By Adedapo Adesanya
The oil market was in the positive territory on Friday as a planned European Union (EU) ban on Russian energy imports and easing of COVID-19 lockdowns in China countered concerns that slowing economic growth will hurt demand.
Yesterday, the price of the Brent crude rose by 87 cents or 0.78 per cent to $112.90 per barrel while the United States West Texas Intermediate (WTI) grew by $1.02 or 91 cents to $113.20 per barrel.
On a week-to-date basis, Brent was up about one per cent after falling about one per cent last week while WTI was on track for its fourth consecutive weekly gain for the first time since mid-February.

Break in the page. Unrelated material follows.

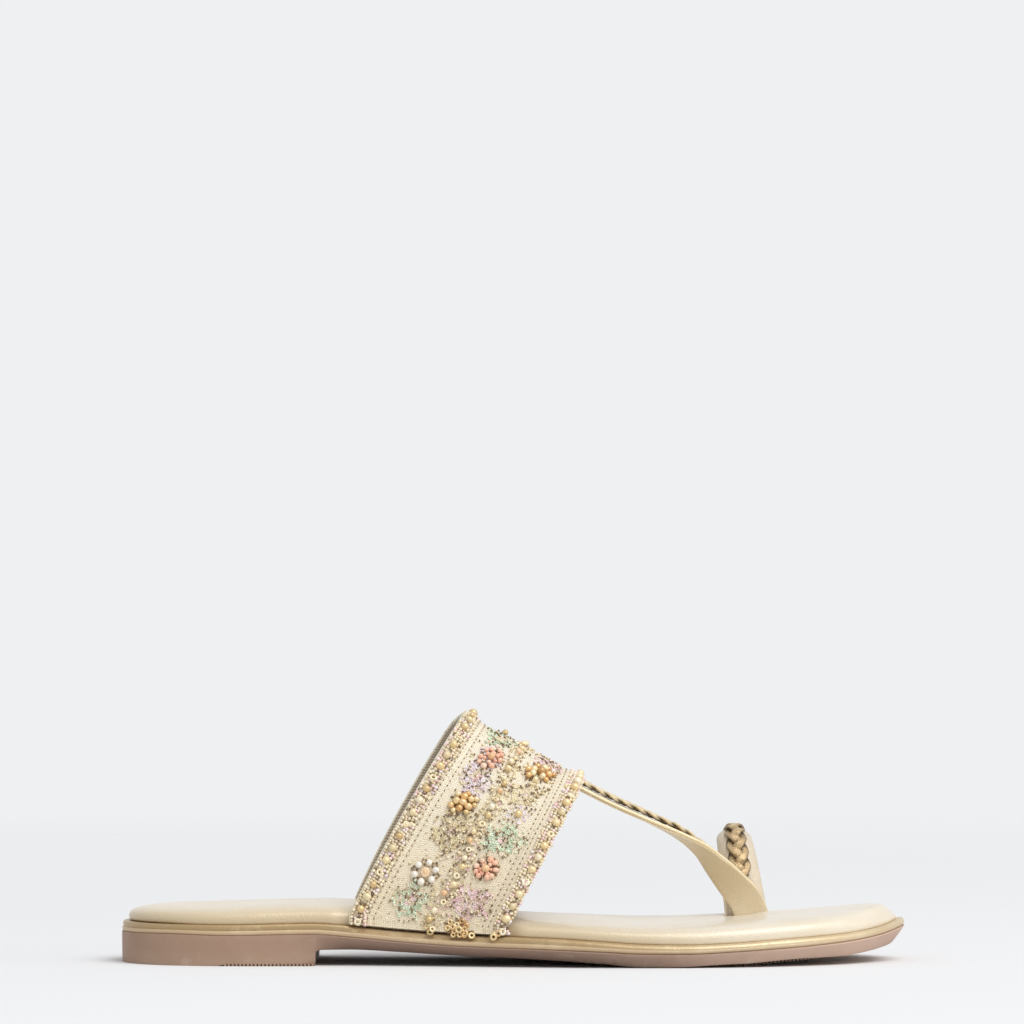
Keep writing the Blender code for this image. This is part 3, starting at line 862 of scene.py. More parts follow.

Analysts noted that the Chinese reopening and continued efforts towards a Russian oil embargo by the EU swayed the market to the positive zone.
In China, Shanghai did not signal any change to its planned end of a prolonged city-wide lockdown on June 1 even though the city announced its first new COVID-19 cases outside quarantined areas in five days.
Authorities have granted approval to 864 of the city’s financial institutions to resume work on Wednesday as it gradually eases a city-wide lockdown that began seven weeks ago.
The move is part of the financial hub’s plan to reopen broadly and allow normal life to resume after the lockdown was enacted to curb China’s worst outbreak since the coronavirus was discovered in Wuhan in late 2019 and halted the most economic activity.
The EU is hoping to clinch a deal on a proposed ban on Russian crude imports which includes carve-outs for member states most dependent on Russia such as Hungary.
In Europe’s largest economy, Germany, businesses are drafting a plan to use an auction system to help ration available supplies in the event Russia cuts off its gas.
However, China added some downward pressure to oil prices this week when it clearly signalled its intent to buy more discounted Russian oil.
China and India have become the destination for Russia as it races to pivot toward Asia as the EU attempts to ditch its oil.
In the US, energy firms this week added oil and natural gas rigs for a ninth week in a row, according to the Baker Hughes rig count, as most small producers respond to high prices and prodding by the government to ramp up output.